Entries with parts and joints
--- START ---

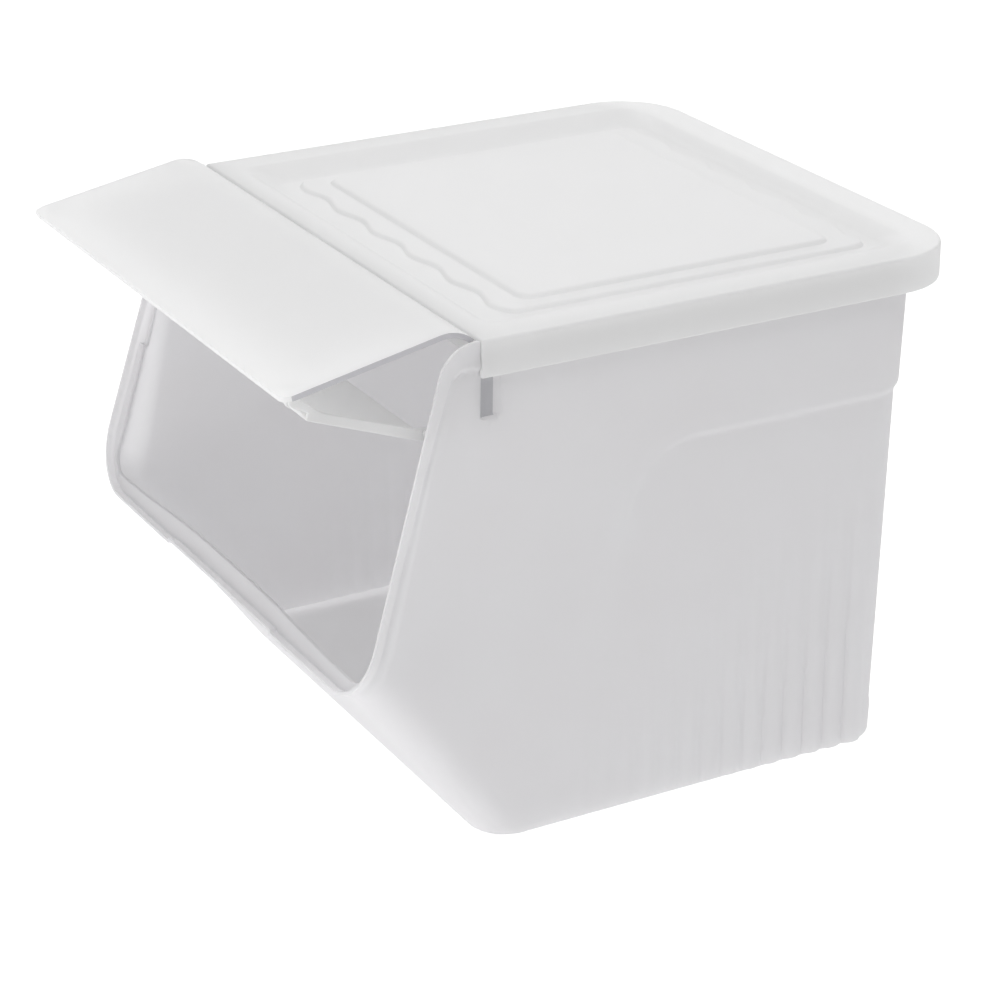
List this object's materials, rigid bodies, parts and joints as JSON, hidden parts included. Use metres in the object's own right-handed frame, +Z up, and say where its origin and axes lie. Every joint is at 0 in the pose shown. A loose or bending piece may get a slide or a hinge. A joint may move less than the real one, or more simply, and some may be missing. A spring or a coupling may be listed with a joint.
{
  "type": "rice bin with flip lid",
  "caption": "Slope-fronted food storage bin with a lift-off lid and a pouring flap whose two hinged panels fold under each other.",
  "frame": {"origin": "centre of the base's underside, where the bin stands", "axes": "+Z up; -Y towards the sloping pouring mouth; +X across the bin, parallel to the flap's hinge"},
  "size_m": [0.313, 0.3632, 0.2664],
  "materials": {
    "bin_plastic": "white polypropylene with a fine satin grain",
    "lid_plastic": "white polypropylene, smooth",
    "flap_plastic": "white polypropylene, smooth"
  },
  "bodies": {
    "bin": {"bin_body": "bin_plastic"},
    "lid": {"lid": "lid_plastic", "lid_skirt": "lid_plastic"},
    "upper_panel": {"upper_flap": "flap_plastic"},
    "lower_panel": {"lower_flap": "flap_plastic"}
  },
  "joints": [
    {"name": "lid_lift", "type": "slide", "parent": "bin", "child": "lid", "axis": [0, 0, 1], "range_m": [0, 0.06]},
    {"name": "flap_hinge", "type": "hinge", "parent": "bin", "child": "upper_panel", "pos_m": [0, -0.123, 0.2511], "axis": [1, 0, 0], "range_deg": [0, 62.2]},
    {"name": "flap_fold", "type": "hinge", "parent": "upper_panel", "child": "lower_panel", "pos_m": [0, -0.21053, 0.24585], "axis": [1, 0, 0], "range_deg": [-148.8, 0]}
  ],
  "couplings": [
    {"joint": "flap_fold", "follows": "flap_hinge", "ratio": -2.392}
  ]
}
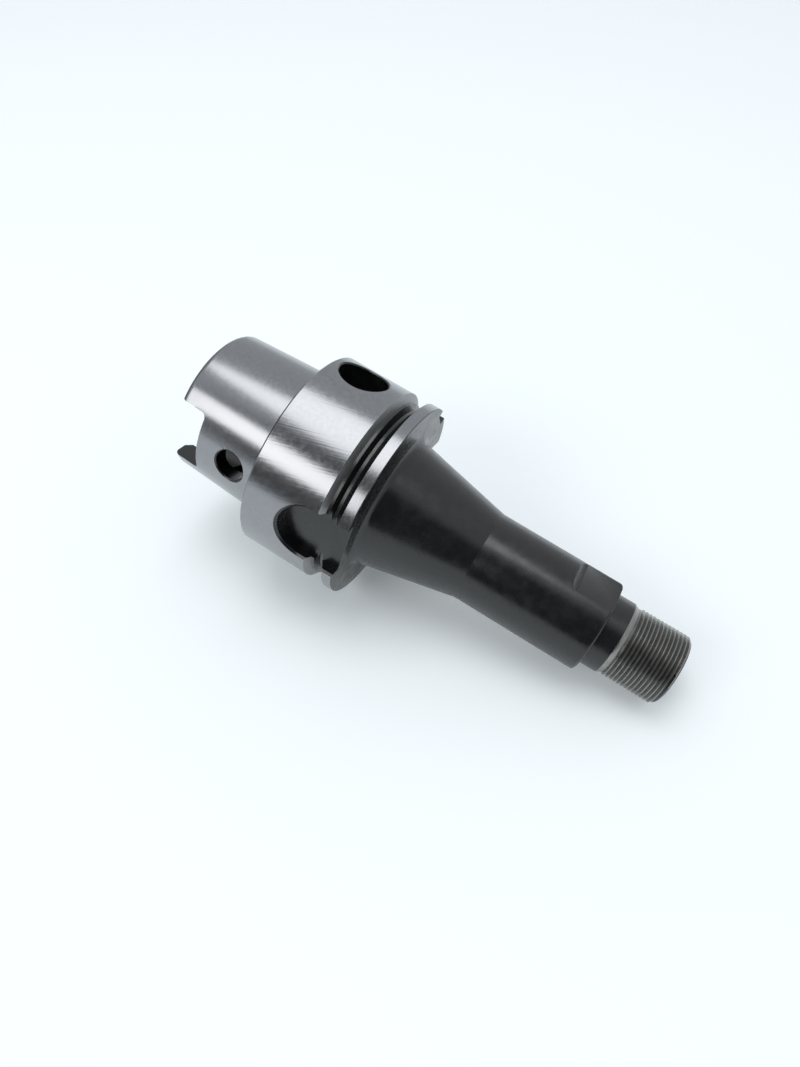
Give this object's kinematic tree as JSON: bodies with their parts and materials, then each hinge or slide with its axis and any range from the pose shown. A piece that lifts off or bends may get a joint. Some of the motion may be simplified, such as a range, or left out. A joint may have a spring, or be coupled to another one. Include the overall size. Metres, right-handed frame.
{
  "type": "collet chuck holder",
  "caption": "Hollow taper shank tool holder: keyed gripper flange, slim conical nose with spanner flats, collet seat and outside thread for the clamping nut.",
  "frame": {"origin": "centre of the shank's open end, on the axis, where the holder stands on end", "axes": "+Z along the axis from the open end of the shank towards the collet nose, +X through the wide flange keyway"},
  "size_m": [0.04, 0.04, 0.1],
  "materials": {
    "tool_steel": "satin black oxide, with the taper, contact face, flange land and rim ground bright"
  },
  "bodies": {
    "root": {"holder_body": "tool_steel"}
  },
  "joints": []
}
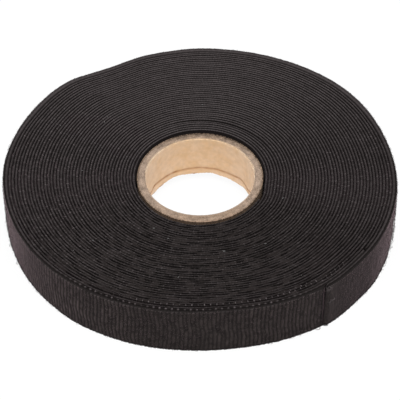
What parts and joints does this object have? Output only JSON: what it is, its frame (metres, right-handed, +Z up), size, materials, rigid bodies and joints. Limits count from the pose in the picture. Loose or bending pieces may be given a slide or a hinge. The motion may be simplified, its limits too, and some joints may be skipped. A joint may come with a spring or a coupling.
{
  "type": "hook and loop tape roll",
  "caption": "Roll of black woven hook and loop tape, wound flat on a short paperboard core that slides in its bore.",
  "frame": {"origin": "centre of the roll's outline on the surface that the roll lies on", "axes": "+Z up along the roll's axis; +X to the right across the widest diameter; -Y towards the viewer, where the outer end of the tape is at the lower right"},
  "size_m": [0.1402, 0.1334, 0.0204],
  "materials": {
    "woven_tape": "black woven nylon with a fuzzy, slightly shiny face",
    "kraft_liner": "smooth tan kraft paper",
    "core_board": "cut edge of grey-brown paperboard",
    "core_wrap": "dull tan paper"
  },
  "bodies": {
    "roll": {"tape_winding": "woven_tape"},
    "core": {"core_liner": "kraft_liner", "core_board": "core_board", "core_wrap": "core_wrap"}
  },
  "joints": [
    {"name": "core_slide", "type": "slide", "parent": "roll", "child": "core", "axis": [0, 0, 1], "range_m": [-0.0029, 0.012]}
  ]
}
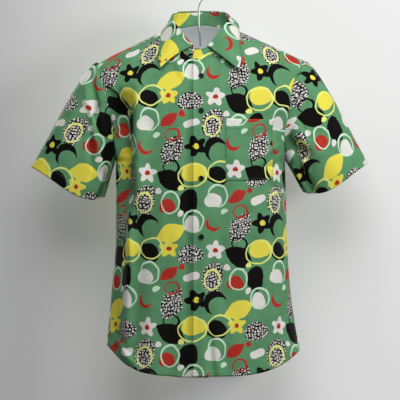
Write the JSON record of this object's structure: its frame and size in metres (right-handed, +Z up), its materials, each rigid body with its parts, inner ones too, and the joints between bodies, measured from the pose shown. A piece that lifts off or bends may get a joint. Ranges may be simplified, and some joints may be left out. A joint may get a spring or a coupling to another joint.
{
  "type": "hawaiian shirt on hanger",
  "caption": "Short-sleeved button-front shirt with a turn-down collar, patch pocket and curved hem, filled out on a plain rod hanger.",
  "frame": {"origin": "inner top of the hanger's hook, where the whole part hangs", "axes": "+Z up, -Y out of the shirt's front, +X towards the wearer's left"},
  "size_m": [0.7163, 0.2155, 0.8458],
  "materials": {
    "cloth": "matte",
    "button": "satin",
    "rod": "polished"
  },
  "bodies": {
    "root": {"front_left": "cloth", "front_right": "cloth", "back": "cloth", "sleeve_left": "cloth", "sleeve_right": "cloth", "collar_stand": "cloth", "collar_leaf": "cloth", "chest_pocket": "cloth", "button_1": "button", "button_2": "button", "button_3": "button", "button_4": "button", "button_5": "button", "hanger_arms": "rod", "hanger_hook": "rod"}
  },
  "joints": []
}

--- END ---

▸ WHAT IS REQUIRED
Write out every entry again, keeping each line exactly the same.

▸ ANSWER BELOW
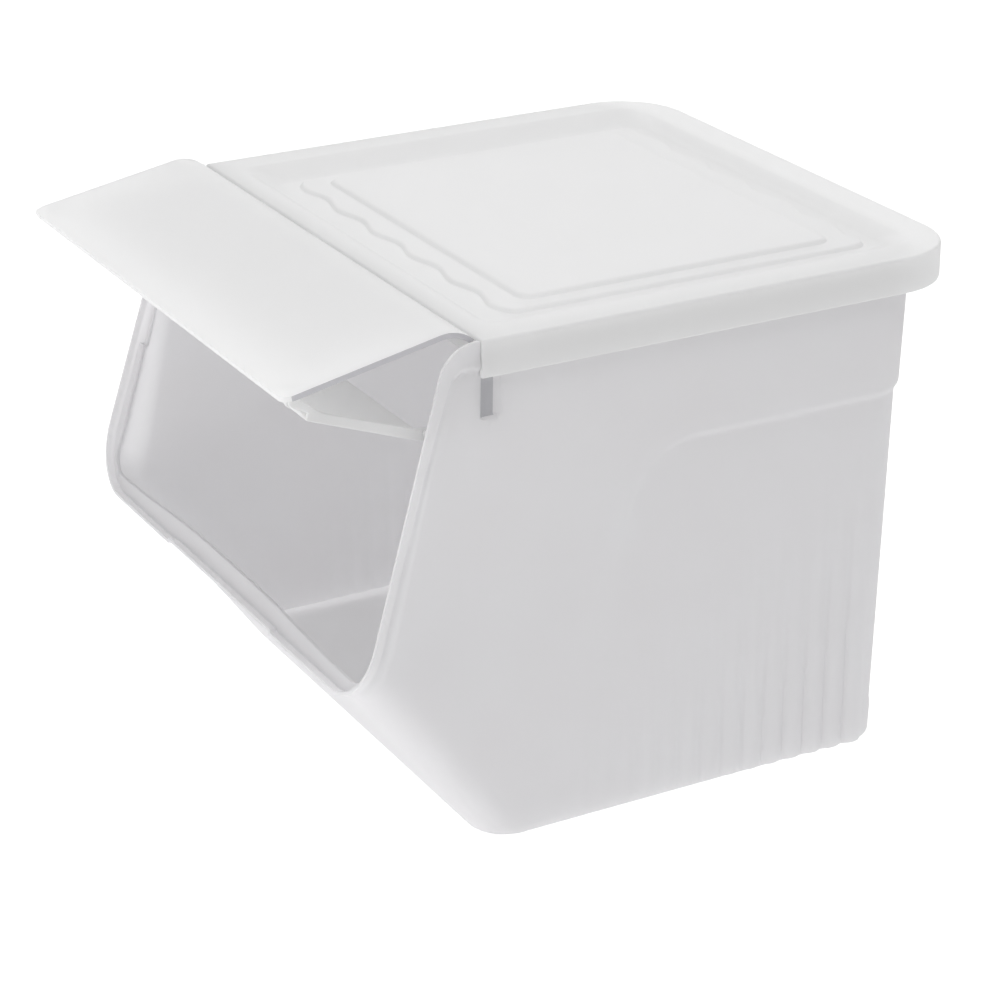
List this object's materials, rigid bodies, parts and joints as JSON, hidden parts included. Use metres in the object's own right-handed frame, +Z up, and say where its origin and axes lie. Every joint is at 0 in the pose shown. A loose or bending piece may get a slide or a hinge. A joint may move less than the real one, or more simply, and some may be missing. A spring or a coupling may be listed with a joint.
{
  "type": "rice bin with flip lid",
  "caption": "Slope-fronted food storage bin with a lift-off lid and a pouring flap whose two hinged panels fold under each other.",
  "frame": {"origin": "centre of the base's underside, where the bin stands", "axes": "+Z up; -Y towards the sloping pouring mouth; +X across the bin, parallel to the flap's hinge"},
  "size_m": [0.313, 0.3632, 0.2664],
  "materials": {
    "bin_plastic": "white polypropylene with a fine satin grain",
    "lid_plastic": "white polypropylene, smooth",
    "flap_plastic": "white polypropylene, smooth"
  },
  "bodies": {
    "bin": {"bin_body": "bin_plastic"},
    "lid": {"lid": "lid_plastic", "lid_skirt": "lid_plastic"},
    "upper_panel": {"upper_flap": "flap_plastic"},
    "lower_panel": {"lower_flap": "flap_plastic"}
  },
  "joints": [
    {"name": "lid_lift", "type": "slide", "parent": "bin", "child": "lid", "axis": [0, 0, 1], "range_m": [0, 0.06]},
    {"name": "flap_hinge", "type": "hinge", "parent": "bin", "child": "upper_panel", "pos_m": [0, -0.123, 0.2511], "axis": [1, 0, 0], "range_deg": [0, 62.2]},
    {"name": "flap_fold", "type": "hinge", "parent": "upper_panel", "child": "lower_panel", "pos_m": [0, -0.21053, 0.24585], "axis": [1, 0, 0], "range_deg": [-148.8, 0]}
  ],
  "couplings": [
    {"joint": "flap_fold", "follows": "flap_hinge", "ratio": -2.392}
  ]
}
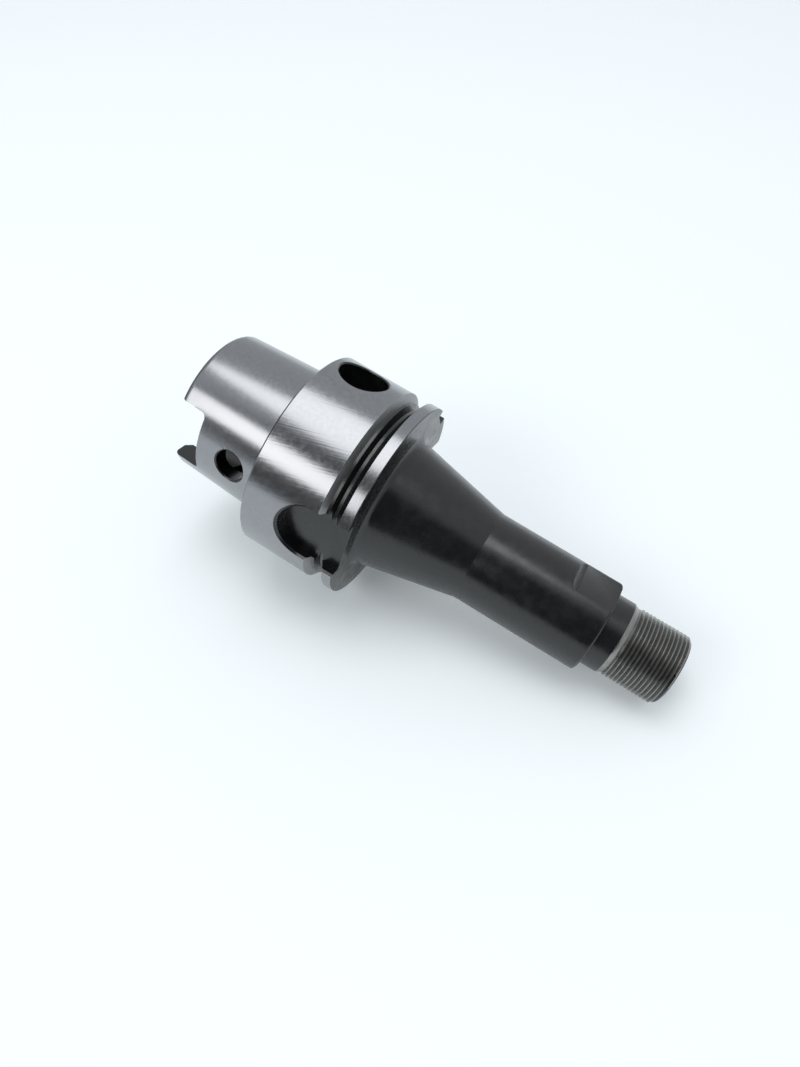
Give this object's kinematic tree as JSON: bodies with their parts and materials, then each hinge or slide with its axis and any range from the pose shown. A piece that lifts off or bends may get a joint. Some of the motion may be simplified, such as a range, or left out. A joint may have a spring, or be coupled to another one. Include the overall size. Metres, right-handed frame.
{
  "type": "collet chuck holder",
  "caption": "Hollow taper shank tool holder: keyed gripper flange, slim conical nose with spanner flats, collet seat and outside thread for the clamping nut.",
  "frame": {"origin": "centre of the shank's open end, on the axis, where the holder stands on end", "axes": "+Z along the axis from the open end of the shank towards the collet nose, +X through the wide flange keyway"},
  "size_m": [0.04, 0.04, 0.1],
  "materials": {
    "tool_steel": "satin black oxide, with the taper, contact face, flange land and rim ground bright"
  },
  "bodies": {
    "root": {"holder_body": "tool_steel"}
  },
  "joints": []
}
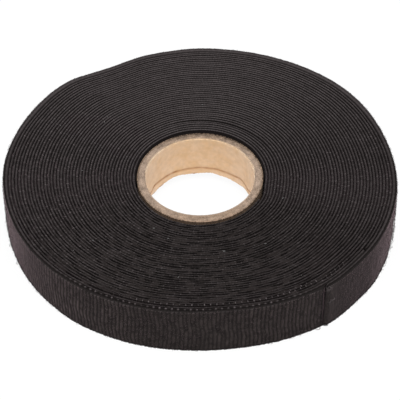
What parts and joints does this object have? Output only JSON: what it is, its frame (metres, right-handed, +Z up), size, materials, rigid bodies and joints. Limits count from the pose in the picture. Loose or bending pieces may be given a slide or a hinge. The motion may be simplified, its limits too, and some joints may be skipped. A joint may come with a spring or a coupling.
{
  "type": "hook and loop tape roll",
  "caption": "Roll of black woven hook and loop tape, wound flat on a short paperboard core that slides in its bore.",
  "frame": {"origin": "centre of the roll's outline on the surface that the roll lies on", "axes": "+Z up along the roll's axis; +X to the right across the widest diameter; -Y towards the viewer, where the outer end of the tape is at the lower right"},
  "size_m": [0.1402, 0.1334, 0.0204],
  "materials": {
    "woven_tape": "black woven nylon with a fuzzy, slightly shiny face",
    "kraft_liner": "smooth tan kraft paper",
    "core_board": "cut edge of grey-brown paperboard",
    "core_wrap": "dull tan paper"
  },
  "bodies": {
    "roll": {"tape_winding": "woven_tape"},
    "core": {"core_liner": "kraft_liner", "core_board": "core_board", "core_wrap": "core_wrap"}
  },
  "joints": [
    {"name": "core_slide", "type": "slide", "parent": "roll", "child": "core", "axis": [0, 0, 1], "range_m": [-0.0029, 0.012]}
  ]
}
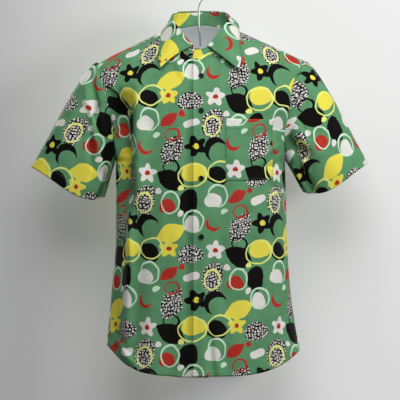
Write the JSON record of this object's structure: its frame and size in metres (right-handed, +Z up), its materials, each rigid body with its parts, inner ones too, and the joints between bodies, measured from the pose shown. A piece that lifts off or bends may get a joint. Ranges may be simplified, and some joints may be left out. A joint may get a spring or a coupling to another joint.
{
  "type": "hawaiian shirt on hanger",
  "caption": "Short-sleeved button-front shirt with a turn-down collar, patch pocket and curved hem, filled out on a plain rod hanger.",
  "frame": {"origin": "inner top of the hanger's hook, where the whole part hangs", "axes": "+Z up, -Y out of the shirt's front, +X towards the wearer's left"},
  "size_m": [0.7163, 0.2155, 0.8458],
  "materials": {
    "cloth": "matte",
    "button": "satin",
    "rod": "polished"
  },
  "bodies": {
    "root": {"front_left": "cloth", "front_right": "cloth", "back": "cloth", "sleeve_left": "cloth", "sleeve_right": "cloth", "collar_stand": "cloth", "collar_leaf": "cloth", "chest_pocket": "cloth", "button_1": "button", "button_2": "button", "button_3": "button", "button_4": "button", "button_5": "button", "hanger_arms": "rod", "hanger_hook": "rod"}
  },
  "joints": []
}